When you’re ready to start shimming:
- Place your spirit level on the window’s base
- Insert the chisel or air wedge under the window and insert two shims underneath the window, two on one side, and two on the other. Place each shim 4-6 inches from the corner.
- Shim all contact points. Contact points include:
- Check rails
- Meeting stiles
- Lock points
- Hinge points
- Once all the shims are in place, look at your level. If it’s not level, you then have two options.
- You can either start pushing shims further in with your mallet. Do it softly. You’ll see that the deeper you drive shims, the higher your window gets. Continue driving the shim until your window is level. If needed, you can push another shim in as well.
- You can also pull shims out from the raised side of your window.

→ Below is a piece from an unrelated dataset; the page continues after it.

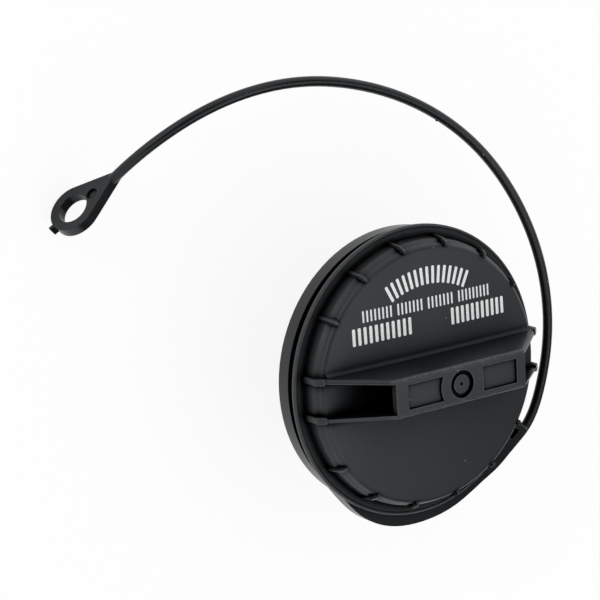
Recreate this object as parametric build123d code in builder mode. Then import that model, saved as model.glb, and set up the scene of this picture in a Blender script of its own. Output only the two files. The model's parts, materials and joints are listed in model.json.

Continue pulling it slowly until the window is level. Cut the excess off.
And that’s it. You now have a shimmed window!
How Much Does It Cost?
Wooden window shims may be found lying around in your woodworking den, or you can use a scrap piece of pine wood to make your own. If you don’t have spare wood, you can buy shims from any hardware shop. Wooden shims cost $5 a pack and there are 12 shims in each packet. These shims are roughly 12 inches long, so you can always turn the pack of 12 into a pack of 24!
Plastic shims cost the same, with each packet including 24 shims.
The labor costs involved in a shimming job are roughly $60 to $80 per window, although if multiple windows are being done then this per-window price will likely drop.